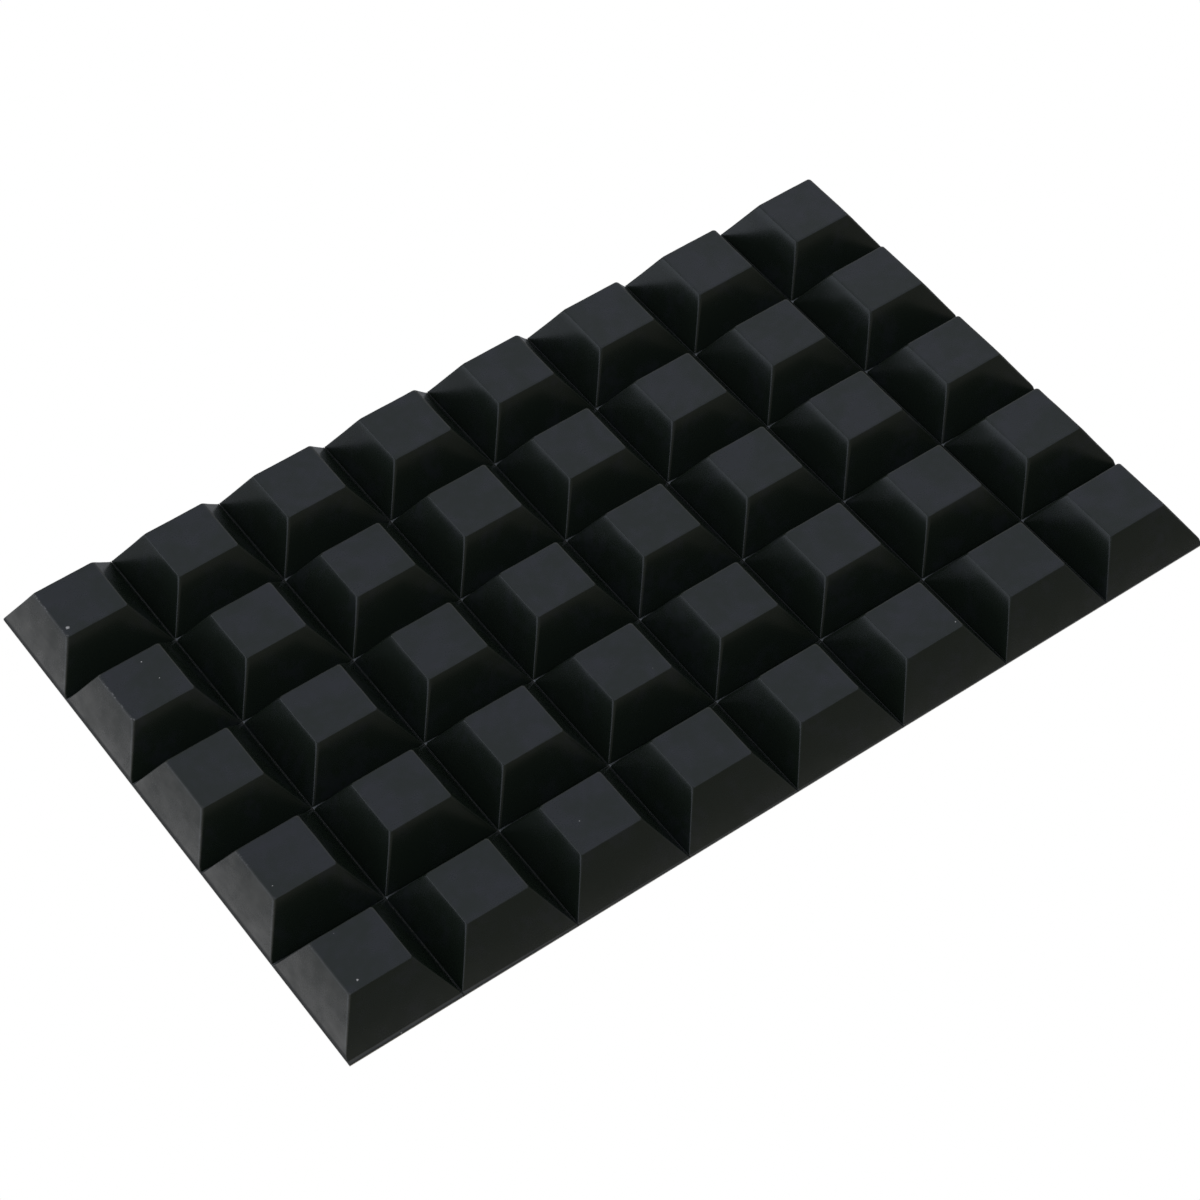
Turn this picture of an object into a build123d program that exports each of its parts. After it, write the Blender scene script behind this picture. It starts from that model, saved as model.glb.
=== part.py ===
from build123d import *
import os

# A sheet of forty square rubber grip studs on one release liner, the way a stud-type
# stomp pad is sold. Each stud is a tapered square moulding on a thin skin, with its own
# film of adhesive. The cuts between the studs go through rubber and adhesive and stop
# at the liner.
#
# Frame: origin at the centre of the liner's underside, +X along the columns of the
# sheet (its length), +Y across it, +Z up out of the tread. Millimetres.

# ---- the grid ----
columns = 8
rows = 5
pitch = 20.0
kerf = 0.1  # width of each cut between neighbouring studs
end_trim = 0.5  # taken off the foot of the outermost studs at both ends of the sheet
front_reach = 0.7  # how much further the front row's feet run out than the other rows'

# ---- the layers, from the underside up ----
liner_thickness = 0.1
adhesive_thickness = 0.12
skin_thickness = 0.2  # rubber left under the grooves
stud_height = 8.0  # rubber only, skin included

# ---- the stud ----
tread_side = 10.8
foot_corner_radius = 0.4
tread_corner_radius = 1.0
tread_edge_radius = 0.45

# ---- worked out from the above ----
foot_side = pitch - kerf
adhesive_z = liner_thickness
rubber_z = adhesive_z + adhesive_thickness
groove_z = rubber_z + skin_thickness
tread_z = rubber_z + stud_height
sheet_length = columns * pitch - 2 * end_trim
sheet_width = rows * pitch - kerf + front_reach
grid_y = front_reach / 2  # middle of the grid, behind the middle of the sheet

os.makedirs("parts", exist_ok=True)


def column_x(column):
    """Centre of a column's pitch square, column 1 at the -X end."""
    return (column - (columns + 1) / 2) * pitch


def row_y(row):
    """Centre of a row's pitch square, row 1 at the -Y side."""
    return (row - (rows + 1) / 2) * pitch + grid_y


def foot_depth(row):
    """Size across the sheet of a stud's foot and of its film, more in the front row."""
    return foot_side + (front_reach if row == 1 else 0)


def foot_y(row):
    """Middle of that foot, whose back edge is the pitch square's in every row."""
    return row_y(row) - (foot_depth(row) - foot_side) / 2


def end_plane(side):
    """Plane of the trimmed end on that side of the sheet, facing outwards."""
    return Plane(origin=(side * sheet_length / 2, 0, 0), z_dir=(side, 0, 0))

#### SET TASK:
Quote each line of the listing above exactly.

#### ANSWER TO THIS PROBLEM:
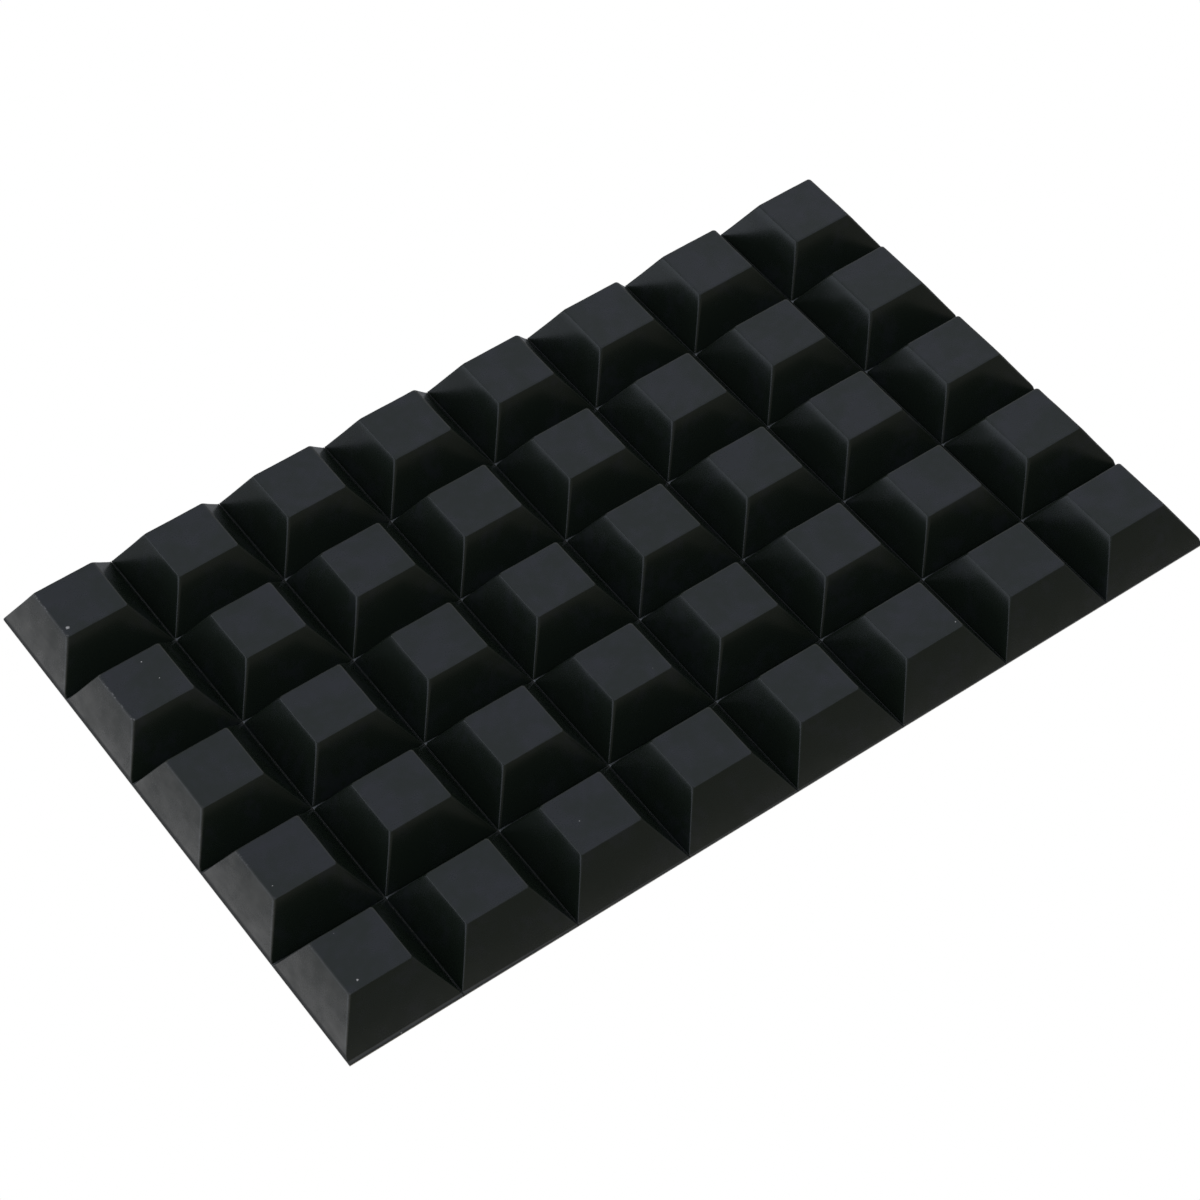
Turn this picture of an object into a build123d program that exports each of its parts. After it, write the Blender scene script behind this picture. It starts from that model, saved as model.glb.
=== part.py ===
from build123d import *
import os

# A sheet of forty square rubber grip studs on one release liner, the way a stud-type
# stomp pad is sold. Each stud is a tapered square moulding on a thin skin, with its own
# film of adhesive. The cuts between the studs go through rubber and adhesive and stop
# at the liner.
#
# Frame: origin at the centre of the liner's underside, +X along the columns of the
# sheet (its length), +Y across it, +Z up out of the tread. Millimetres.

# ---- the grid ----
columns = 8
rows = 5
pitch = 20.0
kerf = 0.1  # width of each cut between neighbouring studs
end_trim = 0.5  # taken off the foot of the outermost studs at both ends of the sheet
front_reach = 0.7  # how much further the front row's feet run out than the other rows'

# ---- the layers, from the underside up ----
liner_thickness = 0.1
adhesive_thickness = 0.12
skin_thickness = 0.2  # rubber left under the grooves
stud_height = 8.0  # rubber only, skin included

# ---- the stud ----
tread_side = 10.8
foot_corner_radius = 0.4
tread_corner_radius = 1.0
tread_edge_radius = 0.45

# ---- worked out from the above ----
foot_side = pitch - kerf
adhesive_z = liner_thickness
rubber_z = adhesive_z + adhesive_thickness
groove_z = rubber_z + skin_thickness
tread_z = rubber_z + stud_height
sheet_length = columns * pitch - 2 * end_trim
sheet_width = rows * pitch - kerf + front_reach
grid_y = front_reach / 2  # middle of the grid, behind the middle of the sheet

os.makedirs("parts", exist_ok=True)


def column_x(column):
    """Centre of a column's pitch square, column 1 at the -X end."""
    return (column - (columns + 1) / 2) * pitch


def row_y(row):
    """Centre of a row's pitch square, row 1 at the -Y side."""
    return (row - (rows + 1) / 2) * pitch + grid_y


def foot_depth(row):
    """Size across the sheet of a stud's foot and of its film, more in the front row."""
    return foot_side + (front_reach if row == 1 else 0)


def foot_y(row):
    """Middle of that foot, whose back edge is the pitch square's in every row."""
    return row_y(row) - (foot_depth(row) - foot_side) / 2


def end_plane(side):
    """Plane of the trimmed end on that side of the sheet, facing outwards."""
    return Plane(origin=(side * sheet_length / 2, 0, 0), z_dir=(side, 0, 0))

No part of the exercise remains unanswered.